Wednesday, November 23, 2016

The Velvet Vampire (1971)



         Cowriter/director Stephanie Rothman’s The Velvet Vampire gets points for taking an unusual approach to bloodsucker mythology, but the film is ultimately too enervated and unsatisfying to merit serious attention. Therefore, it’s a somewhat pleasant change of place for hardcore consumers of creature features, and it’s a fairly restrained dose of sex and violence given that it issued from New World Pictures, Roger Corman’s B-movie factory of the ’70s, ’80s, and ’90s. The problem, of course, is that fans of sensationalized drive-in cinema rarely value restraint as a storytelling technique. So even though The Velvet Vampire has killings and topless shots, it’s not nasty enough to qualify as a genuine exploitation picture, and it’s not smart enough to qualify as an arthouse offering. None of this should leave the impression that The Velvet Vampire is awful. The movie has an eerie vibe, and it’s a kick to see a vampire flick in which the main character operates comfortably in daylight. However, the combination of sluggish storytelling and weak acting keeps the movie’s energy level dangerously low.

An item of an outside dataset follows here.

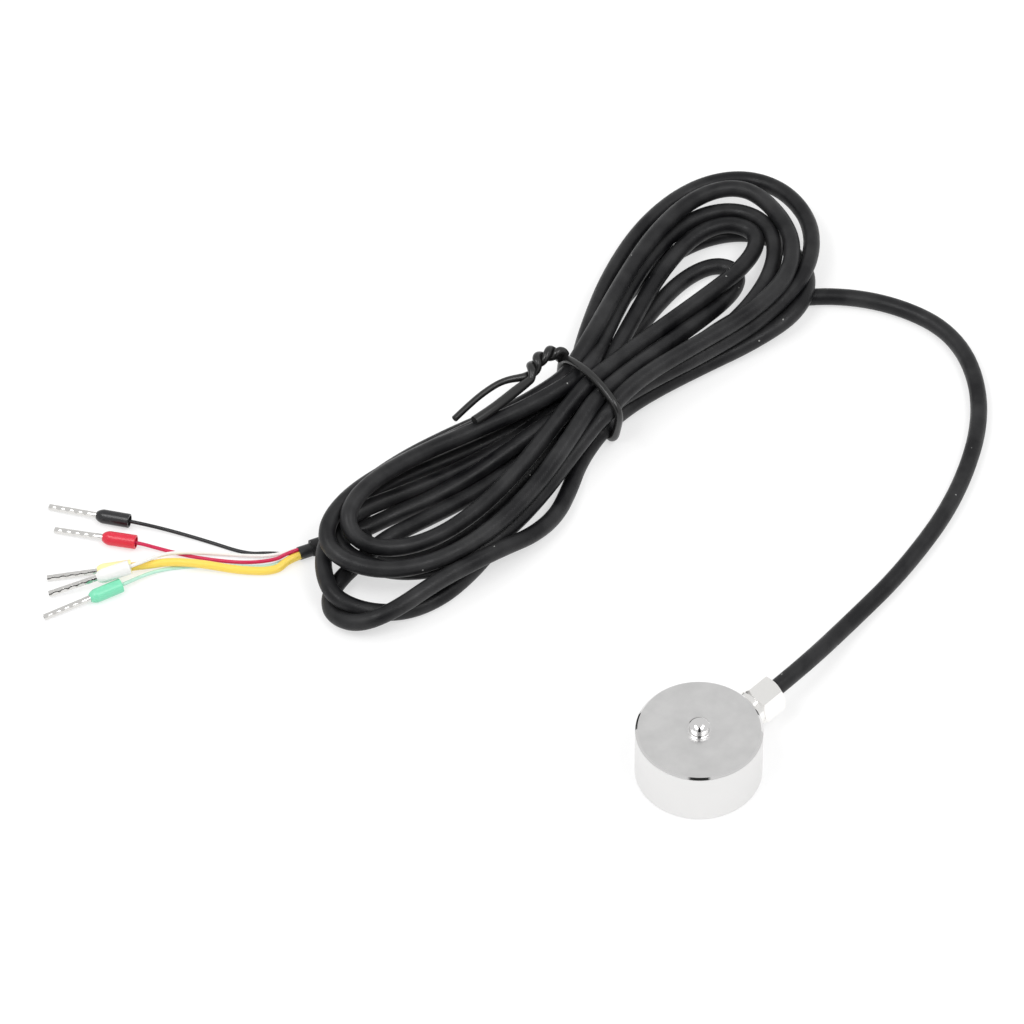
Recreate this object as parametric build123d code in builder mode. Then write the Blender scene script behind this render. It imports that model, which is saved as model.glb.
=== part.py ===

         Here’s the threadbare storyline. Ancient vampire Diane (Celeste Yarnall) meets an attractive young couple at an art gallery. They’re Lee (Michael Blodgett) and Susan (Sherry Miles). Diane invites the couple to visit her house in the desert, the only other resident of which is Diane’s foundling manservant, Juan (Jerry Daniels). Soon after the couple’s arrival, Diane puts the moves on Lee, who sleeps with his sexy hostess. Yet Diane also makes advances on Susan. Wedged between chastely filmed sexual encounters are trippy dream sequences, set to unnerving rock music with a Neil Young flavor, plus assorted murder scenes during which Diane feeds on victims. Had Rothman and her collaborators dug deeper into the material and explored Diane’s psychology, they could have generated something like The Hunger (1983), an erotic drama about a melancholy female vampire. Instead, The Velvet Vampire is drab and superficial. About the best Rothman can conjure is a vaguely kinky scene during which Diane sucks rattlesnake venom from Susan’s thigh. Regarding the film’s acting, Yarnall cuts an attractive figure without conveying much depth, while Blodgett and Miles are as interesting to watch as department-store mannequins.